Aside from the few pages written during that time, nothing else came of it. But I always created. That seemed to be non-stop. Always some new idea. Which in a way wasn’t helping. I’d develop something, come up with a new idea and move on.

Almost ten years ago was when the idea of actually writing again came about. I don’t know why, it just happened. I did some fan fiction for G.I. Joe on a popular collector’s website. I had a broad idea and just went with it. Then I started my serial thing that I called Gatewatch, which only lasted a couple weeks. It was on a site I created (and looked horrible) and was a series of short pieces about different characters that took place throughout the day and the published stuff covered about a week. They’d cross each other’s path and so on. Nothing came of it and things fizzled again.

I tried starting various story concepts after that and was still almost endlessly creating but just couldn’t get the groove to start producing. Mostly that was because I don’t like anything that I write. Makes it really hard to get motivated.

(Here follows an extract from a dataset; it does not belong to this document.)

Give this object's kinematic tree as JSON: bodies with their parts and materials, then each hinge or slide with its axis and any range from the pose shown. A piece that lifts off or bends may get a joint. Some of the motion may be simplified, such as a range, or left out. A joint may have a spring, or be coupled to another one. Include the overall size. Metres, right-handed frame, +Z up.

That lasted until Amazon launched Kindleworlds and I was able to create G.I. Joe stories and actually get paid for them.  That was the catalyst and away I went. The first book I published, The Skeleton Stone, was not the first thing written in that world (those few pages will actually end up in the fourth book in the series). It was an idea that came from playing a game and I started writing it and adapted it to fit into the fantasy world that I’d been creating for awhile.

Now here I am today, still having the problem of too many ideas but I now that I’ve had stuff published it helps me focus a bit more. I’m not the fastest by any means, but I enjoy doing it and want to get my concepts and ideas out there.

That’s why I write. It just kind of happened. I have stories to tell and I want to tell them.